Plus, guideshops allow Bonobos to carry a bigger selection of products in a smaller location. That further improves the customer experience while dramatically reducing operating costs.
"Clothing retailers can reach out to their customers and provide great service in more efficient, effective ways."
Lessons for Macy's
Macy's struggles are largely due to the fact that the company has not been able to adjust its model to take advantage of the new economy. Macy's department stores are massive, and it costs a lot of money to keep those locations fully stocked and fully staffed. As Bonobos has proven, this isn't just expensive - it's unnecessary. Clothing retailers can reach out to their customers and provide great service in more efficient, effective ways by embracing distributed commerce.
Guideshops aren't the only option here - retailers should also consider pop-up shops. These are similar, but differ from guideshops in that they are more ephemeral, disappearing after a certain period of time, whereas guideshops are more permanent. This allows pop-up shops to deliver many of the advantages described above, along with a greater degree of diversity and surprise.
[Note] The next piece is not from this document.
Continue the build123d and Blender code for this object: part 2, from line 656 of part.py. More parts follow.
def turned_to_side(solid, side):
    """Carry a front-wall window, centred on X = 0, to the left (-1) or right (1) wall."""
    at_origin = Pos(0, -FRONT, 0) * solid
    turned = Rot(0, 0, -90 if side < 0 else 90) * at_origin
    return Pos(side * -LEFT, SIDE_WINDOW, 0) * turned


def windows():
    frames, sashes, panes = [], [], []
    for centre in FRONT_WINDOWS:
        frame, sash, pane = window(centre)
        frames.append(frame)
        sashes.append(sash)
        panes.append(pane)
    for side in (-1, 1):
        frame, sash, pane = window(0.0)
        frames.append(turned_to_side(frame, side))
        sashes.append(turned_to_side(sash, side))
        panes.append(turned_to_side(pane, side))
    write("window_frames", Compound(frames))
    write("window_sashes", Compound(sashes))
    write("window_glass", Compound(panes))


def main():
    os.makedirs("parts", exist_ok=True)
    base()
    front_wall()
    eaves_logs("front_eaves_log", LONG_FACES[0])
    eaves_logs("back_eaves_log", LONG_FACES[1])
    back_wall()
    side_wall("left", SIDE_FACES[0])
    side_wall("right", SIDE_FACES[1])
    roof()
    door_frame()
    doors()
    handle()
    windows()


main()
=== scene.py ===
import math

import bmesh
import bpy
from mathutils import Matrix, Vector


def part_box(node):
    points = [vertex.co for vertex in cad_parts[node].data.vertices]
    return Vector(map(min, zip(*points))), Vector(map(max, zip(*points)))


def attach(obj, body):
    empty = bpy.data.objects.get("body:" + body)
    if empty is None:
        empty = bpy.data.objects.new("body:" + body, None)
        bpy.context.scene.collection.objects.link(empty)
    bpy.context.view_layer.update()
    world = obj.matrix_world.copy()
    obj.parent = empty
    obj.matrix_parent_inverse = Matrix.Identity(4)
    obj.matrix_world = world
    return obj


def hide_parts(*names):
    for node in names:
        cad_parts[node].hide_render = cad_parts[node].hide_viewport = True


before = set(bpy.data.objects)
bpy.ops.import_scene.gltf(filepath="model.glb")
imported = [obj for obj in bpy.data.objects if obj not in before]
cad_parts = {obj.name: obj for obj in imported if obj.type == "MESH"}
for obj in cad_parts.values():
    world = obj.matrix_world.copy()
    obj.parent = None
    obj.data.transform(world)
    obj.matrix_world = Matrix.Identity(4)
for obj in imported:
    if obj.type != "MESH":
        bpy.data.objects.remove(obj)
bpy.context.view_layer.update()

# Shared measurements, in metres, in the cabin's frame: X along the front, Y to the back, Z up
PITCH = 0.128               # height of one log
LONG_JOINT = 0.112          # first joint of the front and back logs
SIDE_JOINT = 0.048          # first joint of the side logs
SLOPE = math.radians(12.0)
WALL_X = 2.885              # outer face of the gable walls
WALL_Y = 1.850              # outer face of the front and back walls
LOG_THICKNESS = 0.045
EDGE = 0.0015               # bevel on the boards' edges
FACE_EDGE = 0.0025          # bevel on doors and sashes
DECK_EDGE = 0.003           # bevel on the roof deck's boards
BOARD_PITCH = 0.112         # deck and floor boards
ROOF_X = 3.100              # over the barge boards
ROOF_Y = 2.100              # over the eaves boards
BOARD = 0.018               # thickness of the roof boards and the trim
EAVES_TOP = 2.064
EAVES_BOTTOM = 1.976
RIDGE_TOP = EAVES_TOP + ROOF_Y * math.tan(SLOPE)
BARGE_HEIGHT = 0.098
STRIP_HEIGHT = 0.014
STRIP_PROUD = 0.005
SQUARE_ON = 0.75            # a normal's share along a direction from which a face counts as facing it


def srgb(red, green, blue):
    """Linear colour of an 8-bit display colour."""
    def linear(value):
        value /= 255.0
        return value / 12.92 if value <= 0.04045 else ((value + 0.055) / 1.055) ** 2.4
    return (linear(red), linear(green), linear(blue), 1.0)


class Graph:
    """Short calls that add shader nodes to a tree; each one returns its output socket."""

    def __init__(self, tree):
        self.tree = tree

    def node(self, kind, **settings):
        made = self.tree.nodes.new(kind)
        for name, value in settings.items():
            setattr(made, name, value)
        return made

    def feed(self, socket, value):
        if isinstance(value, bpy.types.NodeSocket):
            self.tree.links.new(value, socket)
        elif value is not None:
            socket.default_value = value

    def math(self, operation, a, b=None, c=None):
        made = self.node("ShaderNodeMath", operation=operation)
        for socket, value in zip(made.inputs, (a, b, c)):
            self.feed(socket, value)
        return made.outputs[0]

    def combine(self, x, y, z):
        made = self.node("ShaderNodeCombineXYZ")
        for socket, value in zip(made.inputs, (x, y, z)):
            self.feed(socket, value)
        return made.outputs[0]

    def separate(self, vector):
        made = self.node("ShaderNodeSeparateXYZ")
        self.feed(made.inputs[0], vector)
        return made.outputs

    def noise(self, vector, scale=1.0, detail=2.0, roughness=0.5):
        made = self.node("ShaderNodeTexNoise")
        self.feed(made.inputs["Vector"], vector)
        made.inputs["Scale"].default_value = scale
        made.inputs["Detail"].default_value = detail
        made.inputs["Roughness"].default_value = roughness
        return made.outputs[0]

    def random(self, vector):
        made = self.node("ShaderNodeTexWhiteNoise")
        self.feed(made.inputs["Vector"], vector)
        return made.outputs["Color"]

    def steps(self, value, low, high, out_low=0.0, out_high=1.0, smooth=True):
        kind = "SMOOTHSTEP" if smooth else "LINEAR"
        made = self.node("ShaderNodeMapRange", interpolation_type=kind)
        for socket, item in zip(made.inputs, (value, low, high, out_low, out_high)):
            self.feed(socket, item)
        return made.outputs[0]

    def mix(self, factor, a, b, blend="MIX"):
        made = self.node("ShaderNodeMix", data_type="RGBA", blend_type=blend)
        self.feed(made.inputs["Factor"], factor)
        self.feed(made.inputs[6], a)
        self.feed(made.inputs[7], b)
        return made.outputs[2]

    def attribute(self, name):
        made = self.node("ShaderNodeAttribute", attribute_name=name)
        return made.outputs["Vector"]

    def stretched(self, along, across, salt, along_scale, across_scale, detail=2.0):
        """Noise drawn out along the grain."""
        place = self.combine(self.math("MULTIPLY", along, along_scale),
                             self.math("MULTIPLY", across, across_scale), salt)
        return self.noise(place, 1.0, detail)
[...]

Macy's has actually already jumped on this bandwagon to a degree, in the form of an Etsy pop-up shop in the flagship Macy's store in New York. As Internet Retailer reported, this Etsy shop will offer eight designers the chance to sell their items from within Macy's. The allows the online retailer to reach out to customers through a new channel, thereby tapping into distributed commerce's advantages.
The fact that Macy's has partnered with Etsy on this pop-up shop model suggests that the clothing retailer understands these concepts and sees the value of the experience. To fully thrive in this new era, Macy's needs to adopt more creative solutions to give consumers a more holistic experience.